I have a BPS brand (White River Fly Shop) Dogwood Canyon 5wt rod, paired to a Orvis Battenkill reel. I have no complaints with it.


----------



## Flyfish Dog (Nov 6, 2007)

Try them all out and go from there. But I never seen a lousy Sage rod though! But I have seen a few TFO's that wasn't worth a crap. That's IMO. Some of BPS rods are really nice.


----------



## TheCream (Mar 19, 2009)

You may get lucky and find something on sale. I bought my St Croix Avid 3wt from BPS and got a really good deal on it. It retailed for around $200 and I got it on sale for like $120 this past winter.


----------



## wabi (Jun 14, 2008)

Flyfish Dog said:


> But I never seen a lousy Sage rod though.


I bought a Sage Launch 4wt last year and had far more trouble casting it than any other rod I've ever tried! I have had several cheap rods that were quite acceptable (to me). Not bashing Sage, just saying all their rods do not live up to expectations. (I finally bought a line with a very heavy front - Orvis Clearwater - and it casts fine with it. Also overlining one size will help.) To be fair I have an old Sage 8wt that is the sweetest rod I own. 

Just ordered an Okuma Magnitude rod yesterday (I love Okuma Magnitude reels - very light weight) to see what it will do. 

In my limited experience price does not always indicate quality. (most of the time the high price assures quality components & construction, but some of the cheap rods are good, too)


----------



## TheCream (Mar 19, 2009)

Wasn't it Lefty Kreh or someone else who said something along the lines of "A $150-200 rod will cast better than 95% of users have the ability to cast?"


----------



## wabi (Jun 14, 2008)

TheCream said:


> Wasn't it Lefty Kreh or someone else who said something along the lines of "A $150-200 rod will cast better than 95% of users have the ability to cast?"


Probably watched me trying to cast before he said it! 

I sometimes think my casting style would be better matched to a fiberglass or bamboo rod. I'm a bit slow myself most days.


----------



## Patricio (Feb 2, 2007)

wabi said:


> I sometimes think my casting style would be better matched to a fiberglass or bamboo rod. I'm a bit slow myself most days.


this is what I initially thought when I read your review. I think the Launch is a super duper pooper fast action rod. if I read all the reviews right. and it prolly doesnt fit your casting style. it doesnt fit mine. which is why I'm moving towards glass these days. except for steelhead. but I need to feel the bite with those, as I dont use a bobber. 
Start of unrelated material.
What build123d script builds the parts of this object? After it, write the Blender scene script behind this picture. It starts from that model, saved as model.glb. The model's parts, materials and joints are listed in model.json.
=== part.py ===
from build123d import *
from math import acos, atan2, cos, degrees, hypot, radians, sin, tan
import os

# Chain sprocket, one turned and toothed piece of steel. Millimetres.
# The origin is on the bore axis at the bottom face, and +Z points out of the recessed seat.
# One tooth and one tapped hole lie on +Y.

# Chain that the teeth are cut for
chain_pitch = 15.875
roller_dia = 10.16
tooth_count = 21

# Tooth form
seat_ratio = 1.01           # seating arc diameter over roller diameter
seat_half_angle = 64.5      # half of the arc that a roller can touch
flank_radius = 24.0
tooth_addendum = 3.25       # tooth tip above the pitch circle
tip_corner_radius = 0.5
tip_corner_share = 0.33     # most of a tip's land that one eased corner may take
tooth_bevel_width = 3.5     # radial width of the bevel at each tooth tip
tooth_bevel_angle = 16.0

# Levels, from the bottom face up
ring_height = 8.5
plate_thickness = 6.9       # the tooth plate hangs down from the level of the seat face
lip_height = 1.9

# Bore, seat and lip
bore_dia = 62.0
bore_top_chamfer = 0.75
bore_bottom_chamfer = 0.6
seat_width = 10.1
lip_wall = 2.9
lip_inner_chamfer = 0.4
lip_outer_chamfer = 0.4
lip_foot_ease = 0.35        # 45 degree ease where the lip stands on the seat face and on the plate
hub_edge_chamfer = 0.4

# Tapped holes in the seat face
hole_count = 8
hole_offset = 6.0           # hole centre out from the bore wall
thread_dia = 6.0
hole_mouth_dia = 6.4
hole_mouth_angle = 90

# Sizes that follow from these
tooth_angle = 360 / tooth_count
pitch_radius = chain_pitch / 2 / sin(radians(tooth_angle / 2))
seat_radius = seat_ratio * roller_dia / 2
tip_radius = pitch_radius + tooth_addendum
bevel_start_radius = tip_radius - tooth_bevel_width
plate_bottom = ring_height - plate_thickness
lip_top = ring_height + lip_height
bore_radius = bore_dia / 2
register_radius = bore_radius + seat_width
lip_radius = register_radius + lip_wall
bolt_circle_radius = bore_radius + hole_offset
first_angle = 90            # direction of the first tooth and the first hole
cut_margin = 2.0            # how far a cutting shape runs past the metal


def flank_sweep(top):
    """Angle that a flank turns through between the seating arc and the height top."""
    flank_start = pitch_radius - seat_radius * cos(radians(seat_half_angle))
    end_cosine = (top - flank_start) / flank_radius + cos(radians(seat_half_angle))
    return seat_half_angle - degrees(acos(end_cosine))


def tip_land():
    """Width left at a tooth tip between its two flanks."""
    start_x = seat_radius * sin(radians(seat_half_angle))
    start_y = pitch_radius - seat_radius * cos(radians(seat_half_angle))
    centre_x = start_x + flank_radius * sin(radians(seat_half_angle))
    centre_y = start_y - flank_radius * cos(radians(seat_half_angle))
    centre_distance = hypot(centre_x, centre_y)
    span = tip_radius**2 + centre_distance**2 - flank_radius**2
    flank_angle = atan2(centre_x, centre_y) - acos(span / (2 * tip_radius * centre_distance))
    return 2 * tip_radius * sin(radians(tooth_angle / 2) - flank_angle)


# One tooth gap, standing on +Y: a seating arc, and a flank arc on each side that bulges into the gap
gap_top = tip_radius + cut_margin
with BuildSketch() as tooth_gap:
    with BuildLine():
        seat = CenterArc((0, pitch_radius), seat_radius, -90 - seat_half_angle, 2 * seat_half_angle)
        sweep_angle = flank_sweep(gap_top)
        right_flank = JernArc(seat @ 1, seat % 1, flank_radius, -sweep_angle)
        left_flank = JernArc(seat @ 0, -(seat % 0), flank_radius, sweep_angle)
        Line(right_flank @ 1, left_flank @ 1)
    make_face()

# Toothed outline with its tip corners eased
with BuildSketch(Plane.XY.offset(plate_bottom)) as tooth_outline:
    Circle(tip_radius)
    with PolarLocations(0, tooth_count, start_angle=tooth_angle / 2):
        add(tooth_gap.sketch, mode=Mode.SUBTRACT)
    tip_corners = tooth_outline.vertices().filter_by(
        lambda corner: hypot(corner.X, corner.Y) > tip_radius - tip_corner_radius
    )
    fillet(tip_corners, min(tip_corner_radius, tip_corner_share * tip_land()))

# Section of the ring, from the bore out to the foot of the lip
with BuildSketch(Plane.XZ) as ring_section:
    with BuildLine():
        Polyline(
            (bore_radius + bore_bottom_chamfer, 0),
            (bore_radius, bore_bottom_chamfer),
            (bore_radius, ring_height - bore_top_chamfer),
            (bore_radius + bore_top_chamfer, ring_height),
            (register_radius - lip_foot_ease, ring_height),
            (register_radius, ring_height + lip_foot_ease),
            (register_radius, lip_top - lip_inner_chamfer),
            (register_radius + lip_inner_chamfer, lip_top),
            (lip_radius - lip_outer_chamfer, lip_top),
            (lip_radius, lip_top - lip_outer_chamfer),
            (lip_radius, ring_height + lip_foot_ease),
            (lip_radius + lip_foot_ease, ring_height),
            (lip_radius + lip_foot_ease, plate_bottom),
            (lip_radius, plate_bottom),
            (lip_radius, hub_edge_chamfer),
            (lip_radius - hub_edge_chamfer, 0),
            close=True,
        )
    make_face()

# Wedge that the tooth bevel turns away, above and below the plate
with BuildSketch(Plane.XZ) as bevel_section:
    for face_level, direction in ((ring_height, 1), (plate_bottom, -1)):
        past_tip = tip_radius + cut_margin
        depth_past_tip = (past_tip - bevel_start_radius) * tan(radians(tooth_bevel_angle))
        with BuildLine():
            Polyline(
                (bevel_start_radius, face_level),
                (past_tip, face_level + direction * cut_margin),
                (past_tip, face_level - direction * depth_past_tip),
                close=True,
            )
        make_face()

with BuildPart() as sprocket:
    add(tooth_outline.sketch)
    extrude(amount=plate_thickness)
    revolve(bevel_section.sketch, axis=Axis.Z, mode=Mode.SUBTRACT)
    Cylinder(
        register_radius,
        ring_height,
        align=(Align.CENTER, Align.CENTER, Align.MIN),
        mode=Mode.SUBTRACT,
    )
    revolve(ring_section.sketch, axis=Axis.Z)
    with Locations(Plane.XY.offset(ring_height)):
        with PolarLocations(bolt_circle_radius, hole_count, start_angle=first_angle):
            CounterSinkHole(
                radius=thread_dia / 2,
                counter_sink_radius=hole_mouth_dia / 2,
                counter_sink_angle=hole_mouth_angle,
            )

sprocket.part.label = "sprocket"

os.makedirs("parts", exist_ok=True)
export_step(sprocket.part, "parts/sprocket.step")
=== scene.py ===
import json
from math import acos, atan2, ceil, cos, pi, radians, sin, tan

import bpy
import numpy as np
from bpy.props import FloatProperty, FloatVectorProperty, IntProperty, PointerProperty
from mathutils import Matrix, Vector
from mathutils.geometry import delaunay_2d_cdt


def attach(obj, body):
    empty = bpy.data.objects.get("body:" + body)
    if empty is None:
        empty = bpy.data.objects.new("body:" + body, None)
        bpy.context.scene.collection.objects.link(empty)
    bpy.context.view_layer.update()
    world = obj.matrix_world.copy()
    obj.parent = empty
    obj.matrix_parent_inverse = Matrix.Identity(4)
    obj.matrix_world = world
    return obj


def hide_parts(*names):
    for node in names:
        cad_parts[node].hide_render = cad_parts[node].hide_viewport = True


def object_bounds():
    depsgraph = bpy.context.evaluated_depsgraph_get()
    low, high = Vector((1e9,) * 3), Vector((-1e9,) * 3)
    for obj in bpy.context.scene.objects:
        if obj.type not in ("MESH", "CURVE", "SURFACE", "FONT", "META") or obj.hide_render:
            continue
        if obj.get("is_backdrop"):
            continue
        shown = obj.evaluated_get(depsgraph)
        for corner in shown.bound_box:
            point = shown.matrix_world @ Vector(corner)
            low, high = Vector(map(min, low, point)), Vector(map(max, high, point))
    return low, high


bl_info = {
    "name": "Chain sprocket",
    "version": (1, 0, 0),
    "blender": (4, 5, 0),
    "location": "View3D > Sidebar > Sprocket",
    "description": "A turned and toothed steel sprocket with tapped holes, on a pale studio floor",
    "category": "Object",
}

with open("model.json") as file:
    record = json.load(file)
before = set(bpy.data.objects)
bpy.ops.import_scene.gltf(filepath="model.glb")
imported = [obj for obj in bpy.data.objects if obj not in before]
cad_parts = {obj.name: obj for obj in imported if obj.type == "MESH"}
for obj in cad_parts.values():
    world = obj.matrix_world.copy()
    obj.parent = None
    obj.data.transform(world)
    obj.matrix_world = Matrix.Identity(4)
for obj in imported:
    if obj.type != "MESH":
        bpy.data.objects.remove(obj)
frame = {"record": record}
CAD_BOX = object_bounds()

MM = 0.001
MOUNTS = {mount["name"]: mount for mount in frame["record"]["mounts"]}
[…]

try a glass rod, or even an older rod with a medium action. 



TheCream said:


> Wasn't it Lefty Kreh or someone else who said something along the lines of "A $150-200 rod will cast better than 95% of users have the ability to cast?"


Lefty is a crackpot these days. anyone with any experience can tell the difference with rods. not justifying those $700 rods, but theyre different than the $200 ones. also, I believe it was the TFO's that were rumoured to be weighted improperly so amateur casters think they can cast better than they actually can? besides, he sells those rods.


----------



## Flyfish Dog (Nov 6, 2007)

The Scott G Series rods are one Heck of rod when you want to enjoy casting all day. I wished I can find that 2wt though. Not talking about the newer G2 as they are not even the same as the older models. Its a real drag when you were casting big game fast action the days before heading into a brookie stream on a 3wt glass rod though. Takes awhile to adjust.


----------



## jhrules8 (Apr 14, 2009)

does anybody know if the tfo lefty kreh pro series is any good. also i was wondering what would be the best weight. i have a 7 weight for steel. but i will use this rod for big panfish, brook trout, large rainbows and everything in between...thanks


----------